Turning Up the Heat: Wireless Induction Heating for Multi-Temperature Microscale Reactions

This manuscript introduces a novel induction heating platform designed to enable multiplexed temperature screen for microscale high-throughput reactions through remote, wireless heating in multi-well plates. This approach employs metal balls within the wells to efficiently convert surrounding electromagnetic energy into localized heat, overcoming limitations associated with conventional heating methods. By leveraging induction energy, the platform facilitates rapid, uniform heating at the reaction site, thereby allowing for optimal conditions across a broad range of chemical reactions. This system addresses common challenges of traditional hotplate heating of plastic well plates, such as uneven temperature distribution and material degradation, and offers a scalable solution suited to contemporary chemistries that demand accurate temperature control.

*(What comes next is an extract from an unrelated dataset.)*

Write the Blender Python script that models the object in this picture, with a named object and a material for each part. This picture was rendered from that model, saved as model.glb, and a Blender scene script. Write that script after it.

Experimental validation using three solvents demonstrated the platform's efficiency and reliability, achieving rapid and stable temperatures control across a range of induction power settings. Key findings revealed effective energy conversion, a proportional relationship between both the number of metal balls and the induction power with achieved temperature, and consistent heating throughout reactions. Notably, this innovation enables temperature optimization in high-throughput experimentation (HTE) workflows within a single screening run, eliminating the need for multiple temperature-specific plates and thus enhancing process throughput while reducing experimental delays. Furthermore, the tri-functional metal balls (serving as heating agents, accurate reagent delivery vehicles, and effective agitators) demonstrate the versatility of ChemBead-based HTE. The adoption of this technology has significant potential to advance methodologies in chemical synthesis, drug discovery and development, and other disciplines that depend on multi-dimensional, microscale reactions.